Ф. И. О. Три тетради - стр. 1
Первая тетрадь
Оля Ярхо
17 марта
1. В начале третьей части цикла «В Поисках утраченного времени» Пруст описывает впечатление, которое производило на него имя Германтов. Семья главного героя, от лица которого ведется повествование, живет (то есть нанимает квартиру) в парижском особняке Германтов и наблюдает за их жизнью – со стороны. Повествователя, тогда совсем молодого человека, больше всего коробит и даже ранит то, что своей подчеркнутой элегантностью, доступной любой женщине со средствами, графиня Германт противоречит мифологическому сиянию, мистической славе имени «Германтов» (конечно, отсылающих к франкам, к арийцам, к тому, что Германты – как аристократы – представляют собой особое племя, особую расу). Это имя, пишет Пруст, является одной из колонн, одной из сияющих золотом статуй, поддерживающих своды королевской Сент-Шапель. В словах об имени Германтов, в описании впечатления, которое оно на него производит, Пруст постоянно использует библейскую и литургическую лексику. Тут для него не существует ни вкуса, ни иронии. Имени Германтов слагает он псалмы; имя это поет и гремит как фанфара. Это имя – идеал, противостоящий прогрессу, современной пошлости, технике, газетам. Это имя – легенда, сказка, витражи. А носители этого имени – не соответствующие его блеску «обычные» люди. Имя живет своей собственной, отдельной от людей жизнью.

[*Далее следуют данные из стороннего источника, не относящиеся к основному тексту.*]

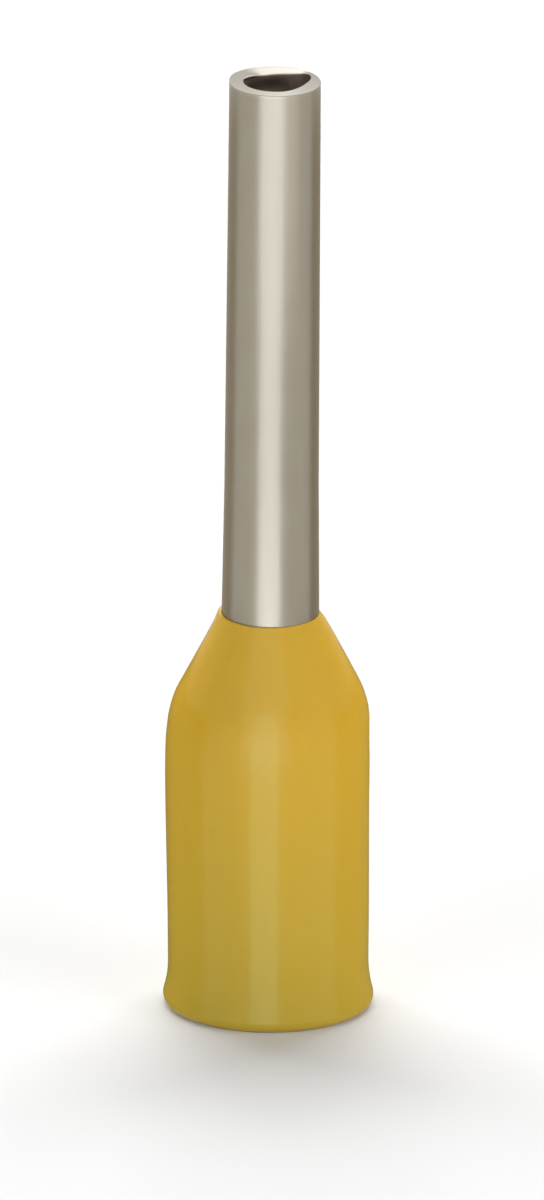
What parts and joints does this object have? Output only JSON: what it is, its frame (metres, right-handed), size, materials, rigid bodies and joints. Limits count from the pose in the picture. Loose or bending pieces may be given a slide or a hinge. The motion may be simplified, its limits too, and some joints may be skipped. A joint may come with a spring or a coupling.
{
  "type": "wire ferrule",
  "caption": "Insulated wire end ferrule: a tinned copper sleeve with a flared inner end, held in a yellow plastic collar.",
  "frame": {"origin": "centre of the collar's mouth, on the plane it stands on", "axes": "+Z along the axis of the sleeve, from the collar's mouth to the open tip"},
  "size_m": [0.0022, 0.0022, 0.0105],
  "materials": {
    "tinned_copper": "satin tin plating",
    "yellow_plastic": "smooth moulded"
  },
  "bodies": {
    "root": {"contact_sleeve": "tinned_copper", "insulating_collar": "yellow_plastic"}
  },
  "joints": []
}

В статье «Пруст и имена» Ролан Барт сделал из прустовских имен систему, превратив выбор писателем имени (имен) для своих героев в центральное событие его творческого процесса. По Барту, у Пруста два времени: время «имен» и время «вещей». Они не совпадают, а лишь соприкасаются. Первое – царство идей и воображения, второе – феноменов и критического видения, возникающего при попадании имен в реальность. Именно в области имен собственных Пруст работает как поэт. Эти имена озвучены особенным образом: Germantes – длинное слово, с непроизносимой, но весьма ощутимой последней «е».
2. В письме от 23 мая 1909 года Пруст спрашивал у своего друга Жоржа де Лориса, носит ли кто еще имя Германтов или это имя свободно, на тот случай если бы он сам захотел взять его в качестве псевдонима. Ибо существовал замок Германтов, а если род прекратился, то имя можно было заново использовать (возобновить).
Сегодня Германты – это деревня на реке Марне, в двадцати пяти километрах на восток от Парижа. Почитатели Пруста туда не ездят, ибо знают, что весь шарм, весь блеск Германтов не в реальности каменных стен и садовых дорожек, а в слове, в имени. Для Юлии Кристевой Германты – это и вовсе «метафора Сущего как предмета Литературы».
Что же до замка Германтов, то он был построен в самом конце XVII века финансистом Поленом Прондром (1650–1723), который по замку стал зваться Прондром де Германт; до 1800 года замок принадлежал его семье, потом через не слишком блестящие браки перешел к семье Толозан, потом к Ларенти. В 1922 году замок был куплен нуворишами, баронами Хоттингер. Короче, ничего вразумительного. И все же. В 1903 году (Пруст это знал) замок был летней резиденцией Франсуа де Пари, юноши неземной красоты. В 1901–1902 годах Пруст подружился с компанией молодых людей, принадлежащих к сливкам аристократии. Франсуа де Пари (имя которого звучало словно королевское) не непосредственно принадлежал к этому кружку, но был знаком со многими его членами, в частности с Бернаром де Фенелоном и с Жоржем де Лорисом. Однажды Франсуа присоединился к экскурсии по старинным церквям Иль-де-Франс, организованной Прустом под названием «Рёскин».
3. Я почти ничего не знаю о моих предках, о значении и происхождении их имен. Чье имя, чьи имена я ношу? Но всякий раз, когда я пытаюсь заглянуть в метрики и заняться такого рода поисками, меня охватывает бесконечная тоска. Это место («генеалогия») для меня пусто. Там брезжит нечто серое, неживое, леденит душу скука и бессмыслица. Мне хочется бежать, исчезнуть, скрыться. Я не хочу знать, кто еще в прошлом или в настоящем, в связи со мной или безо всякой связи, носил или носит такую же фамилию. Имя «собственное», какое разочарование! При первом более или менее внимательном рассмотрении оно оказывается вовсе даже не собственным, а всеобщим, все равно чьим, ничьим. Мне все равно, что за имя я ношу.